Some Near-Term Concerns to Consider
The supply of a major raw material for Nucor, pig iron, has been scarce ever since Russia invaded Ukraine. Both countries were key suppliers of pig iron to the U.S. With the reduction of trade with Russia and halted shipments from Ukraine, the U.S. is not getting enough of the raw material. This is a big spoiler for Nucor. These logistical constraints are likely to continue weighing on the company’s production.
Moreover, elevated costs in scrap metal, natural gas, labor, and electricity are a big source of margin concerns. These are likely to continue until at least the rest of this year.
Steel prices have recently corrected sharply, partly due to dwindling demand caused by recession fears. After swelling to nearly $1,500 per short ton in April this year, the benchmark hot-rolled coil (HRC) prices started to slide and currently stand at around $795. The lower the HRC price, the lower the margins are for Nucor. This is what was factored into its latest guidance cut.
Also, the $6.62 billion in long-term debt on its balance sheet, coupled with only about $2 billion in cash and equivalents, is not good for the company’s near-term financial flexibility.
Analyst Cautious of Nucor’s Prospects
Post the announcement, BMO (NYSE: BMO) Capital Markets analyst David Gagliano analyzed the company’s fundamentals and lowered his estimates for the third quarter and full-year Fiscal 2022.
The analyst acknowledges that Nucor’s diversified product mix and variable cost structure provide some level of hedging. He realizes that “the company is quite susceptible to falling prices and tepid demand.
“We suspect this will mark the beginning of a challenging ‘mid-quarter update’ season for the steel producers. In 3Q, we suspect the combination of meaningfully lower customer purchasing activity and falling prices translated to lower-than-expected ASPs (average selling prices) and higher-than-expected unit costs for Nucor’s sheet (and potentially previously resilient plate) businesses.”
The analyst, however, was encouraged by the company’s continued expectations that 2022 could end as the most profitable year in its history. “Not a total surprise, given 1Q’22-3Q’22 EBITDA totals nearly $9.5B by our estimates, vs. 2021 (the most profitable year thus far) of $10.2B,” recalled Gagliano.
Although the analyst thinks that the company is on track with its multi-year organic growth plans, he judges the stock as a Hold, given that it is approaching its fair value. Gagliano set his price target at $130.
Is Nucor a Good Stock to Buy, According to Analysts?
Looking at Wall Street’s skepticism, the answer would be no. NUE stock has a Hold consensus rating based on one Buy and five Holds. Nucor’s price target is $123.20 currently, indicating upside potential of 5% from current levels.

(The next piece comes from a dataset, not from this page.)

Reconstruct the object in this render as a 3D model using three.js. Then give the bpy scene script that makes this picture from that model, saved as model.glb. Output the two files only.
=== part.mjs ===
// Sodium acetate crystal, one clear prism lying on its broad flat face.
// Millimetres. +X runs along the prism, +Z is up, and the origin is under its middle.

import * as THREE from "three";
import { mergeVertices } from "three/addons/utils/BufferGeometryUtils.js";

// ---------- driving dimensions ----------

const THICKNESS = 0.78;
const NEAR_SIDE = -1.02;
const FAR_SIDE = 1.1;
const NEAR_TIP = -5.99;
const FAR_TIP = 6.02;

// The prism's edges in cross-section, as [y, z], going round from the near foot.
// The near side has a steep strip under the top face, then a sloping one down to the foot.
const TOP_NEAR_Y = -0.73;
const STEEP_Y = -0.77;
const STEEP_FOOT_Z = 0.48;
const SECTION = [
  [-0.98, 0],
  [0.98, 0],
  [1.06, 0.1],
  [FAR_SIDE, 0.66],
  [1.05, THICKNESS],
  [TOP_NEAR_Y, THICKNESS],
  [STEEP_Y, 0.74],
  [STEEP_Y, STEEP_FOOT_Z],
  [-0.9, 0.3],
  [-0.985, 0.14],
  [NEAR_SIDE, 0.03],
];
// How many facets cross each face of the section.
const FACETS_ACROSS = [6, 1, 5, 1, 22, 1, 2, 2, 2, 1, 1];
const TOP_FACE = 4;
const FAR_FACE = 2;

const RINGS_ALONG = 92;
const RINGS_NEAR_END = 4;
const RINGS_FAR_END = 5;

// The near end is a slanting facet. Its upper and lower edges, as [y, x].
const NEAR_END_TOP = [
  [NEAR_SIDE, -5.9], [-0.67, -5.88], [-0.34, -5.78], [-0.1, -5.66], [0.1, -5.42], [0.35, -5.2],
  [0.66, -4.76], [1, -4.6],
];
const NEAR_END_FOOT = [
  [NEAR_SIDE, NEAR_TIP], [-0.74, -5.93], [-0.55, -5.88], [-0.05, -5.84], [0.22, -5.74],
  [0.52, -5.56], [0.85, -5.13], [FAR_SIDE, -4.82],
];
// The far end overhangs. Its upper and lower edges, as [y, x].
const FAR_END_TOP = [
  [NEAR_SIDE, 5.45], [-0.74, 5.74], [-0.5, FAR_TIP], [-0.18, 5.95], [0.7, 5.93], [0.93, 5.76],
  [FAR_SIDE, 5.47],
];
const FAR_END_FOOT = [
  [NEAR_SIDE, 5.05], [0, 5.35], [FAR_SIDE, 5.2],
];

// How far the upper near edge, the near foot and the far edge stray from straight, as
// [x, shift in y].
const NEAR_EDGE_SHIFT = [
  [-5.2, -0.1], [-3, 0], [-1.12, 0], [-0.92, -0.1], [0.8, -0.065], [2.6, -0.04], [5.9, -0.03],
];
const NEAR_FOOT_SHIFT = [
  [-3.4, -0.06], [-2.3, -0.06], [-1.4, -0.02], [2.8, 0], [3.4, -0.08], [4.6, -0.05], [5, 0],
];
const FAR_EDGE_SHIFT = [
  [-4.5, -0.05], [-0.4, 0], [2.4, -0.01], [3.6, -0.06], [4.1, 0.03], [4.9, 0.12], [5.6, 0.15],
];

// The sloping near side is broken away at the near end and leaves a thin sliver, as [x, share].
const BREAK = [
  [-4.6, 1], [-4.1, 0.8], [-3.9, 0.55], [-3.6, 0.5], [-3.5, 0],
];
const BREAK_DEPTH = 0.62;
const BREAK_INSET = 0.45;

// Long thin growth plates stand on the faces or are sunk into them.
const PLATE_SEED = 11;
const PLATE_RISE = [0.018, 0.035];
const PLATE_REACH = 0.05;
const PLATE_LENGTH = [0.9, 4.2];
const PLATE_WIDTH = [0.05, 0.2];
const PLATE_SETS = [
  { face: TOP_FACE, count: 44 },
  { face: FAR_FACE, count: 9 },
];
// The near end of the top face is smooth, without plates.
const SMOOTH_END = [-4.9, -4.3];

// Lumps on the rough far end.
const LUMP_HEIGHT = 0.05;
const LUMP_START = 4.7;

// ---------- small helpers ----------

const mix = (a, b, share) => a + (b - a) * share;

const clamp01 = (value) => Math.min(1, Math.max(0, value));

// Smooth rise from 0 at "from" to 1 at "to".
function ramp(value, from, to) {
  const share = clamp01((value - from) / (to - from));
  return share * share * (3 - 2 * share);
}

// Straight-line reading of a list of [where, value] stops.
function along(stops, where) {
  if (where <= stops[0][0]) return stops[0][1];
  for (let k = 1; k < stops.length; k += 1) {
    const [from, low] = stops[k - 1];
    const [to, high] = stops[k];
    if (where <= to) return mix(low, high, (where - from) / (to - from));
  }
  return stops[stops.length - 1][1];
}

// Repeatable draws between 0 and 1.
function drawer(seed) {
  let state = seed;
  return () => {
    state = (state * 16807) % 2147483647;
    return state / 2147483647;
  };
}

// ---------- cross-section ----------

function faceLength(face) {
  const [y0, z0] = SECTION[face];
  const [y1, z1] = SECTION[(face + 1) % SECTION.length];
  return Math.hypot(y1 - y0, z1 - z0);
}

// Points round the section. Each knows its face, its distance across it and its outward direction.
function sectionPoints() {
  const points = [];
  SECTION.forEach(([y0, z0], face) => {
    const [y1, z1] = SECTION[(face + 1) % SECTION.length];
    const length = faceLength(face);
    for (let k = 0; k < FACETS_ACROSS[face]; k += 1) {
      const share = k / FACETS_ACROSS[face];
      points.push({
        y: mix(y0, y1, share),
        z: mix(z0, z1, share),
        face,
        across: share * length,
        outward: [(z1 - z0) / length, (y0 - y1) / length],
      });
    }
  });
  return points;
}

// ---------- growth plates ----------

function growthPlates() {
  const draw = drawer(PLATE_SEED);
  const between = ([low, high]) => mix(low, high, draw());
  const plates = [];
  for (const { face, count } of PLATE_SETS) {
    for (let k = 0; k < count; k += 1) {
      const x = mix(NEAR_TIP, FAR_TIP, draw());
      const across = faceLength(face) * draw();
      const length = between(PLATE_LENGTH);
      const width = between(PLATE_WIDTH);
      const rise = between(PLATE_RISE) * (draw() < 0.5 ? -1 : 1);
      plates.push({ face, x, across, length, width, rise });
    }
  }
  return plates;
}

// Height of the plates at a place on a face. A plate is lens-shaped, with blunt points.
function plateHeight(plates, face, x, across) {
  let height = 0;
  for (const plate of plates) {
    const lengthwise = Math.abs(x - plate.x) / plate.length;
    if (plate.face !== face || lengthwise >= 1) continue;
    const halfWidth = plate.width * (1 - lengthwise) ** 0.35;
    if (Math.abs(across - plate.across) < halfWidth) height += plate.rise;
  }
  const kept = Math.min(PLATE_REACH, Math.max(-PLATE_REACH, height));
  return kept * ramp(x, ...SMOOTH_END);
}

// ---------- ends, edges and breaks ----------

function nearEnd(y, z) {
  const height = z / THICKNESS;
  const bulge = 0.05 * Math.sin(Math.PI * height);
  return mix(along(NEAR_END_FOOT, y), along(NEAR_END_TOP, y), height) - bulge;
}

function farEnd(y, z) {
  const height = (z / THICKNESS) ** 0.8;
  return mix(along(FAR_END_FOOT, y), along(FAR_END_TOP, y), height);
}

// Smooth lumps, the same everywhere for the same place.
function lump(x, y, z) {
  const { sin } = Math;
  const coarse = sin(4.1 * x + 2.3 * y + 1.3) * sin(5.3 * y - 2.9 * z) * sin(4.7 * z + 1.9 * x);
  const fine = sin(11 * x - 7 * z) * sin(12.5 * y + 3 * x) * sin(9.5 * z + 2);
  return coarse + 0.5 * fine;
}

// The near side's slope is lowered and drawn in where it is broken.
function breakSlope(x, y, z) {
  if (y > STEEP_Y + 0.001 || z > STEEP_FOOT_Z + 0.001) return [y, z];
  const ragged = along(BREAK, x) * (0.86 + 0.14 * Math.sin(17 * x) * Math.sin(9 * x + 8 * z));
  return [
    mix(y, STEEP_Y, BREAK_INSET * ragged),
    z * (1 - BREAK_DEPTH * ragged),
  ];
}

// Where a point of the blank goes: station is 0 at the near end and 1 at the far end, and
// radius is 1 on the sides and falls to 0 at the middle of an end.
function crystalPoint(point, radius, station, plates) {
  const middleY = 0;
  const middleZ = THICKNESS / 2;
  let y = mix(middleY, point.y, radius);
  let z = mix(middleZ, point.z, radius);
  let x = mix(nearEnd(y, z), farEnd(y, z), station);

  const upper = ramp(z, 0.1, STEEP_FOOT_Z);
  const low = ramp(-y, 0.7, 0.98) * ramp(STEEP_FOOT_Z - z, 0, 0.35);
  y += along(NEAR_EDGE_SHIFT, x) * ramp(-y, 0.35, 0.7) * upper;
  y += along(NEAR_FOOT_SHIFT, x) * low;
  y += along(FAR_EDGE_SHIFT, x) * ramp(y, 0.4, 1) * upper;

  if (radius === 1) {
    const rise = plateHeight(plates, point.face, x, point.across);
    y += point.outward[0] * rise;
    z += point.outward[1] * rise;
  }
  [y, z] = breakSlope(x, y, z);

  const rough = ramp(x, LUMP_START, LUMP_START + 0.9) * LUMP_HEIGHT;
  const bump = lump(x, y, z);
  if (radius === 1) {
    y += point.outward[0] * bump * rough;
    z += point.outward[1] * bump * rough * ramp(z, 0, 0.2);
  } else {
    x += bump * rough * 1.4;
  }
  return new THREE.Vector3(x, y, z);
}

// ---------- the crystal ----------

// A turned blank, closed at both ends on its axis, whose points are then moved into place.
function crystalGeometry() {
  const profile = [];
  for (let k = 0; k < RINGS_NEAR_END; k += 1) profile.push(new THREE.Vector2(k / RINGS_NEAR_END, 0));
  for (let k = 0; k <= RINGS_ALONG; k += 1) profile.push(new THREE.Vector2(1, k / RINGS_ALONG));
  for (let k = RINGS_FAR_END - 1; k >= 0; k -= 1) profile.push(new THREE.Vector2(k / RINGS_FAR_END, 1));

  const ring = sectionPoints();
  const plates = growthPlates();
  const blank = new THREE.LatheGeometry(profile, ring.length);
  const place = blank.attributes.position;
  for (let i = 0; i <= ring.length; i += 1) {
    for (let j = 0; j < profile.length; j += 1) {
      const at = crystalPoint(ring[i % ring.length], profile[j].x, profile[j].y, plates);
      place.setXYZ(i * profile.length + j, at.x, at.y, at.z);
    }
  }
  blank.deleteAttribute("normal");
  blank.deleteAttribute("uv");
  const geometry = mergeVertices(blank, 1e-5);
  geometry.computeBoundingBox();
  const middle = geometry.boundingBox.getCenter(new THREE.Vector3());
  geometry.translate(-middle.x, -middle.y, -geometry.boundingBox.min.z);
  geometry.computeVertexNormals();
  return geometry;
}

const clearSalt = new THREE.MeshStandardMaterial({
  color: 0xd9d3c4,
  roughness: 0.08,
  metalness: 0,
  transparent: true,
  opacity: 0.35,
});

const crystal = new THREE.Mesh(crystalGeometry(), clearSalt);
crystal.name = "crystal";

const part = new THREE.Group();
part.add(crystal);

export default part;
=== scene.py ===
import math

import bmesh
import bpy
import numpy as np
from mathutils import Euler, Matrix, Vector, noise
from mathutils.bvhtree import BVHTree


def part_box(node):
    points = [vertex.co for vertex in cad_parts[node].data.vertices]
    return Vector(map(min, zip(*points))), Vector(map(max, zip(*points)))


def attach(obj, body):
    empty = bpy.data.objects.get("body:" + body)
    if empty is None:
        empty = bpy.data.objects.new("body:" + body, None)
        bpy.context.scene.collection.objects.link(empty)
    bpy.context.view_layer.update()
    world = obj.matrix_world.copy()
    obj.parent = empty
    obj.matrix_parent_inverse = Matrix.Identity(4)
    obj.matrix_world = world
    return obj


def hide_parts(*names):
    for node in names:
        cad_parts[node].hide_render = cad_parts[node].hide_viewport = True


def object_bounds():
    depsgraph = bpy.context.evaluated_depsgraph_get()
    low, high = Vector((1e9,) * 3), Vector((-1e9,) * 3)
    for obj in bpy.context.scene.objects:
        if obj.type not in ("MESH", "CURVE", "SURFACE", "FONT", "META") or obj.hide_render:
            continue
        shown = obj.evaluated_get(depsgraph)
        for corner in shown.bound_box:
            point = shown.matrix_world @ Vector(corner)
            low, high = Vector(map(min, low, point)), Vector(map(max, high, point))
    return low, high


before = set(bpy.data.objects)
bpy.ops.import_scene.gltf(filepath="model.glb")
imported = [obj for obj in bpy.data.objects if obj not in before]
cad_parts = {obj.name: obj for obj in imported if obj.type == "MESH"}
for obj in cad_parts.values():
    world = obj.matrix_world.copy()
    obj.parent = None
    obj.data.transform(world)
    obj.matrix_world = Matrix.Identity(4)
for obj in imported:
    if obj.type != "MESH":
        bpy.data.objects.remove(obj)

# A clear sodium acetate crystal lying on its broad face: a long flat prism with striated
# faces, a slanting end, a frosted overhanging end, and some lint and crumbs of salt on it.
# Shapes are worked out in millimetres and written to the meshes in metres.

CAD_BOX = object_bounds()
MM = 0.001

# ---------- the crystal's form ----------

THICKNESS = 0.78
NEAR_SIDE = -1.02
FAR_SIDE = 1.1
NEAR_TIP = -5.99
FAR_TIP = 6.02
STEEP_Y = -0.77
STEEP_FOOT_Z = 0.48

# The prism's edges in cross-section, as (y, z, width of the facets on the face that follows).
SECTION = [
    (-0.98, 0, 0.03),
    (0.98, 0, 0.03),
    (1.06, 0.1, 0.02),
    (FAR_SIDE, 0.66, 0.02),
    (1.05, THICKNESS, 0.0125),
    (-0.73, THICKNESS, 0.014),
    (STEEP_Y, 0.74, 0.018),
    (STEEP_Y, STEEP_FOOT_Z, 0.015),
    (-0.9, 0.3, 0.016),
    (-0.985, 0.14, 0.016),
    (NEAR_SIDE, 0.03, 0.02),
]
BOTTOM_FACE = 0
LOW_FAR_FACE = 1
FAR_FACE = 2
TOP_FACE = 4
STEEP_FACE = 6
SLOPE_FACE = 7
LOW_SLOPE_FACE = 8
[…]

Conclusion: Wait for a Better Entry Point
The U.S. steel industry is being weighed down this year, and inevitably, Nucor is being affected. However, given that Nucor is the largest in the U.S. and the “best-in-class steel producer,” according to Gagliano, the company has the potential to be a good long-term investment. However, it will be wise to wait for a more favorable valuation, as its price might fall further over the next few months.